Sektor migas mencatatkan impor sebesar USD 2,91 miliar pada Oktober. Sementara pada sektor non migas sebesar 14,71 miliar. "Impor ini tetap menjadi perhatian pemerintah, supaya bisa dikendalikan," jelasnya.
BPS juga mencatat nilai ekspor Indonesia pada Oktober 2018 sebesar USD 15,80 miliar. Angka tersebut naik 3,59 persen dibanding Oktober 2017 dan naik 5,87 persen dibanding September 2018.
Sektor migas menyumbang ekspor USD 1,48 miliar. Sementara non migas menyumbang USD 14,32 miliar.
"Ada kenaikan pada ekspor migas yaitu pada nilai gas. Sementara pada nilai hasil minyak dan minyak mentah turun," tutur dia.
Secara per sektor dibanding bulan sebelumnya, ekspor Indonesia dari sektor pertanian menurun sebesar 0,92 persen dan mencatat nilai ekspor sebesar USD 0,3 miliar. Kemudian, industri pengolahan naik 6,40 persen mencatat nilai USD 11,59 miliar.
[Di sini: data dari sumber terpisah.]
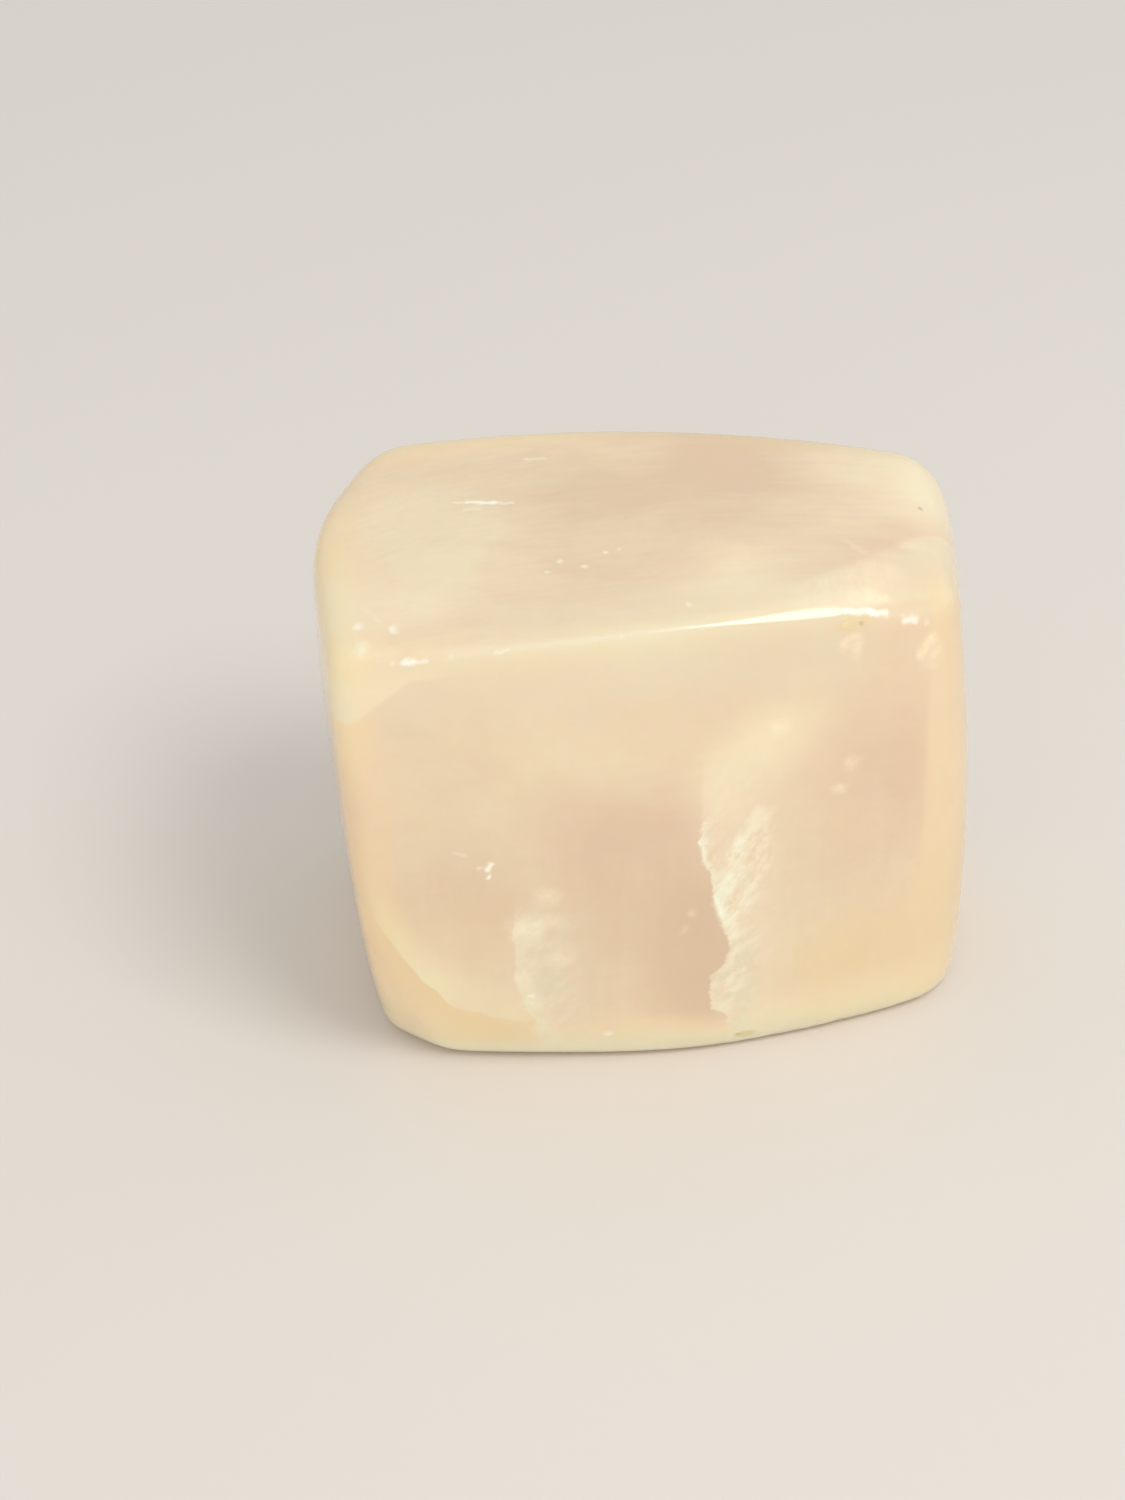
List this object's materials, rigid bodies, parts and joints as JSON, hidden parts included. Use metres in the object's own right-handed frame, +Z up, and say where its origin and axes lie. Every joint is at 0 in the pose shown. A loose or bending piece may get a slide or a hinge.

"Pertambangan turun 0,58 persen secara month to month (MTM). Sehingga, ekspor non migas menyumbang 90,62 persen dari total ekspor Oktober 2018," tutur dia.
Menko Darmin: Sejak Merdeka, Transaksi Berjalan Kita Sudah Defisit
Sebelumnya, Menteri Koordinator bidang Perekonomian Darmin Nasution menanggapi pelebaran defisit transaksi berjalan atau current account deficit (CAD) pada kuartal III 2018 yang tercatat sebesar USD 8,8 miliar atau 3,37 persen terhadap PDB. Defisit ini terjadi karena ekspor Indonesia belum mampu berjalan melampaui laju impor.
"Impornya ini masih tinggi, tinggal ekspornya gimana karena memang kita tidak bisa duga itu harus lihat datanya. Kelihatannya ekspornya memang menunggu sehingga mau enggak mau defisitnya makin besar," ujar Darmin seperti ditulis Sabtu 10 November 2018,
Defisit transaksi berjalan bukan sesuatu hal baru. Sebab hal ini telah terjadi sejak Indonesia merdeka. Pada masa orde baru, defisit ini utamanya terjadi karena banyak barang yang dibutuhkan tetapi tidak mampu diproduksi dalam negeri.
"Jangan lupa sejak merdeka kita selalu defisit kita belum pernah (tak defisit). Pernah mungkin beberapa kuartal tidak defisit, tapi praktis selama paling tidak sejak orde baru lah, sejak 1997 transaksi berjalan kita itu pada dasarnya defisit karena terlalu banyak produk yang tidak kita hasilkan tapi kita perlu," jelasnya.
Beberapa barang yang pada masa tersebut masih diimpor antara lain, bahan baku, barang setengah jadi maupun barang modal. "Memang perlu waktu kalau ingin membenahi transaksi berjalannya," kata Menko Darmin.
Mantan Direktur Jenderal Pajak tersebut menambahkan, selama 7 tahun terakhir hingga akhir 2017 defisit bisa dikendalikan oleh pemerintah dengan mengandalkan surplus dari transaksi modal dan keuangan.
"Kalau bisa nutup tidak masalah, malah kalau dia lebih cadangan devisanya naik. Nah sekarang dia memang meningkat defisit transaksi berjalan nya dan kebijakan yang lalu dia kan periode nya sampai September itu ya, bukan sampai Oktober atau November," tandasnya.